# The request:
Your answer should consist only of the lines below from the one with "Write the three.js" through the one with "const GROOVE_FLOOR = 0.34;", copied exactly.

# Stored data:

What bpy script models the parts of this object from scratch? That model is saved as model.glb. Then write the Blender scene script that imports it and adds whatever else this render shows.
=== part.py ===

* * *

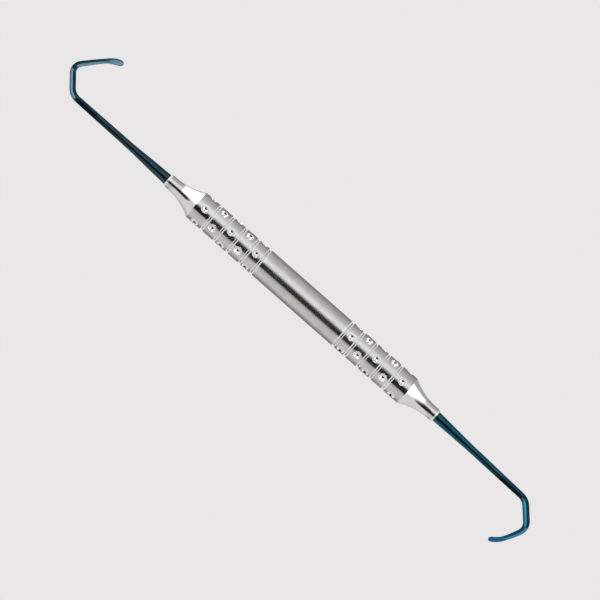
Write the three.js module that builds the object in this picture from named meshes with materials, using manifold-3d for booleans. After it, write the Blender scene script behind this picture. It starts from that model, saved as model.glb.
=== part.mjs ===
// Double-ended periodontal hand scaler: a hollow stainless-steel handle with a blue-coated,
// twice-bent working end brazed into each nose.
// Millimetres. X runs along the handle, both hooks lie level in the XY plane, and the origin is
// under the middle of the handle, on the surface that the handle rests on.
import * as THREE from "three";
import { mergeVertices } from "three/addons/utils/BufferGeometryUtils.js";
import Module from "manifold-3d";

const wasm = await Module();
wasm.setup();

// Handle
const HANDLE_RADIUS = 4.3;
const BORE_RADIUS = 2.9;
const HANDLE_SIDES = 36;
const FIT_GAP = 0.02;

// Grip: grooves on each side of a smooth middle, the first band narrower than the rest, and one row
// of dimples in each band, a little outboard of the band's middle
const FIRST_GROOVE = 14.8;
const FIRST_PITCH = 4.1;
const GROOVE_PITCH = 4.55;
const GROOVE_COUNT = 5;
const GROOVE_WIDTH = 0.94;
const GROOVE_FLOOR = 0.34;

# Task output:
Write the three.js module that builds the object in this picture from named meshes with materials, using manifold-3d for booleans. After it, write the Blender scene script behind this picture. It starts from that model, saved as model.glb.
=== part.mjs ===
// Double-ended periodontal hand scaler: a hollow stainless-steel handle with a blue-coated,
// twice-bent working end brazed into each nose.
// Millimetres. X runs along the handle, both hooks lie level in the XY plane, and the origin is
// under the middle of the handle, on the surface that the handle rests on.
import * as THREE from "three";
import { mergeVertices } from "three/addons/utils/BufferGeometryUtils.js";
import Module from "manifold-3d";

const wasm = await Module();
wasm.setup();

// Handle
const HANDLE_RADIUS = 4.3;
const BORE_RADIUS = 2.9;
const HANDLE_SIDES = 36;
const FIT_GAP = 0.02;

// Grip: grooves on each side of a smooth middle, the first band narrower than the rest, and one row
// of dimples in each band, a little outboard of the band's middle
const FIRST_GROOVE = 14.8;
const FIRST_PITCH = 4.1;
const GROOVE_PITCH = 4.55;
const GROOVE_COUNT = 5;
const GROOVE_WIDTH = 0.94;
const GROOVE_FLOOR = 0.34;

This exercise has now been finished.